10. A computer-readable medium comprising computer-readable instructions for parsing and evaluating a mathematical expression, the computer-readable instructions for:

calling, from a class library, at least one method for tokenizing the mathematical expression into a plurality of tokens indicative of components of the mathematical expression;

calling, from the class library, at least one method for parsing the plurality of tokens to generate a parse tree indicative of a hierarchical structure of the tokens; and

calling, from the class library, at least one method for evaluating the parse tree in accordance with the hierarchical structure.

11. A computer-readable medium in accordance with claim 10, wherein each of tokenizing, parsing, and evaluating is modifiable without developing a custom software language.

12. A computer-readable medium in accordance with claim 10, wherein each of tokenizing, parsing, and evaluating is modifiable without embedding support for a software language execution environment existing on the processor.

13. A computer-readable medium in accordance with claim 10, wherein the class library is extensible.
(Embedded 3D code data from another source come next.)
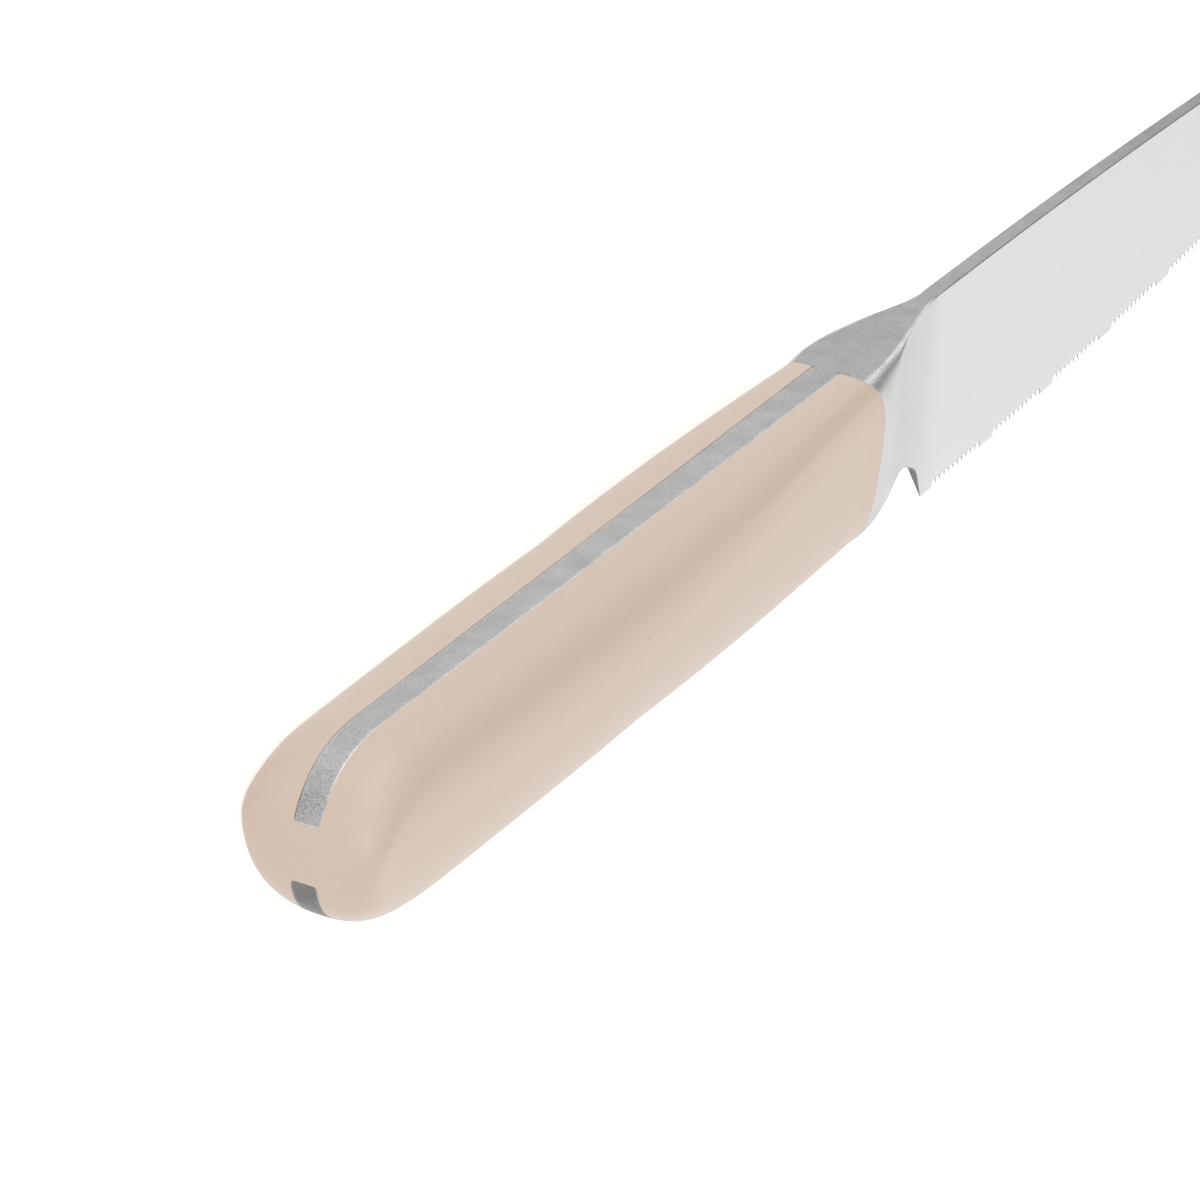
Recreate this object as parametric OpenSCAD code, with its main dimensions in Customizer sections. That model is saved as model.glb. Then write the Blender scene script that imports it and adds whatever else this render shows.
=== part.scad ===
// Serrated utility knife: a forged blade, bolster and full tang in one piece of steel,
// with a grip moulded round the tang over two core halves.
// The knife lies on its left side. X runs from butt to tip, Y from edge to spine and Z up
// through the thickness. It is drawn with x = 0 at the front corner of the grip, y = 0 on the
// top strap and z = 0 in the middle of the blade, and is then moved to the middle of its box.

/* [Grip] */
// Length of the grip from the butt to its front corner at the top strap
grip_l = 97.6; // [90:0.1:110]
// Depth of the grip from the top strap to the bottom strap
grip_h = 19.4; // [18:0.1:22]
// Nominal thickness of the grip at its thickest place
grip_t = 16.4; // [14.5:0.1:18]
// Nominal thickness of the grip where it meets the bolster
grip_front_t = 10.5; // [10:0.1:12]
// Nominal thickness of the grip at the butt before it rounds off
grip_butt_t = 15.6; // [14.5:0.1:18]
// Distance from the front of the grip back to its thickest place
grip_swell_l = 60; // [50:1:75]
// Squareness of the section at the middle, where 2 is an ellipse
grip_square = 2.6; // [2.2:0.1:3.4]
// Squareness of the section at the front
grip_front_square = 4.4; // [3:0.1:6]
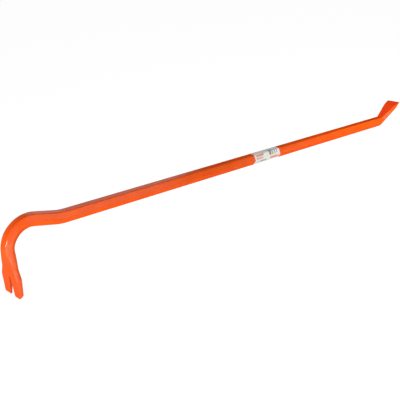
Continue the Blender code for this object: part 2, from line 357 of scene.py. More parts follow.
@dataclass(frozen=True)
class NailSlot:
    """The V-shaped slot in the claw and the relief behind it. up is the height above the claw tips."""

    length: float = 31.0 * MM
    mouth: float = 11.2 * MM
    root_radius: float = 1.5 * MM
    offset: float = -1.4 * MM
    edge_at_mouth: float = 2.2 * MM
    edge_at_root: float = 5.5 * MM
    edge_radius: float = 0.2 * MM
    relief_angle: float = math.radians(25.0)
    relief_runout: float = 10.0 * MM
    relief_blend: float = 0.5 * MM
    ridge_radius: float = 0.3 * MM

    @property
    def centre_up(self) -> float:
        """The height of the round root's centre."""
        return self.length - self.root_radius

    @property
    def flank(self) -> float:
        """The lean of each wall: the line from the mouth's corner that touches the root's circle."""
        reach = math.hypot(self.mouth / 2, self.centre_up)
        return math.atan2(self.mouth / 2, self.centre_up) - math.asin(self.root_radius / reach)

    def wall(self, up: np.ndarray, arc_points: int, flare: np.ndarray) -> np.ndarray:
        """The slot's edge as seen square to the claw: up one wall, round the root, down the other.

        Args:
            up: heights of the points on each wall, below where the root's circle begins.
            arc_points: points on the root, its two ends among them.
            flare: how far each point on a wall is pushed out by the rounding of the tips.

        Returns:
            Across and up distances, as points by 2, from the near wall's mouth.
        """
        spread = math.pi / 2 - self.flank
        touch_up = self.centre_up + self.root_radius * math.cos(spread)
        across = blend(self.mouth / 2, self.root_radius * math.sin(spread), up / touch_up) + flare
        angle = np.linspace(-spread, spread, arc_points)
        arc_across = self.root_radius * np.sin(angle)
        arc_up = self.centre_up + self.root_radius * np.cos(angle)
        return np.stack(
            [
                np.concatenate([-across, arc_across, across[::-1]]) + self.offset,
                np.concatenate([up, arc_up, up[::-1]]),
            ],
            axis=-1,
        )

    def relief(self, across: np.ndarray, up: np.ndarray, claw: Claw, half: np.ndarray) -> np.ndarray:
        """The claw's inner face: flat, or the relief's two slopes where they lie nearer the outer face.

        The slopes rise from a ridge line that runs straight from the mouth to the root, and then
        straight out through the inner face.

        Args:
            across: distances across the claw.
            up: heights above the claw tips.
            claw: the claw that the slot is in.
            half: half the claw's thickness at each point.

        Returns:
            The distance of the inner face behind the path.
        """
        slope = math.tan(self.relief_angle)
        at_mouth = self.edge_at_mouth - claw.half_thickness(0.0) - slope * self.mouth / 2
        at_root = self.edge_at_root - claw.half_thickness(self.length) - slope * self.root_radius
        at_run_out = claw.half_thickness(self.length + self.relief_runout)
        past_root = (at_run_out - at_root) / self.relief_runout
        ridge = np.where(
            up < self.length,
            at_mouth + (at_root - at_mouth) * up / self.length,
            at_root + past_root * (up - self.length),
        )
        aside = np.hypot(across - self.offset, self.ridge_radius) - self.ridge_radius
        return soft_minimum(half, ridge + slope * aside, self.relief_blend)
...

14. A computer-readable medium in accordance with claim 13, wherein at least one of the properties of the class library consisting of expression syntax, operators, operations, precedence rules, associativity rules, functions, variable resolution, number precision, number scale, culture awareness, case sensitivity, and data types, is extensible.

15. A computer-readable medium in accordance with claim 10, wherein the class library is programmed in C#.

16. A computer-readable medium in accordance with claim 10, wherein the generated parse tree is capable of being evaluated a plurality of times without regenerating the parse tree.

17. A computer-readable medium in accordance with claim 10, the computer-executable instructions further for calling, from the class library, at least one method for serializing the result of the evaluation.

18. A computer-readable medium in accordance with claim 17, the computer-executable instructions further for calling, from the class library, at least one method for deserializing a result of the serializing.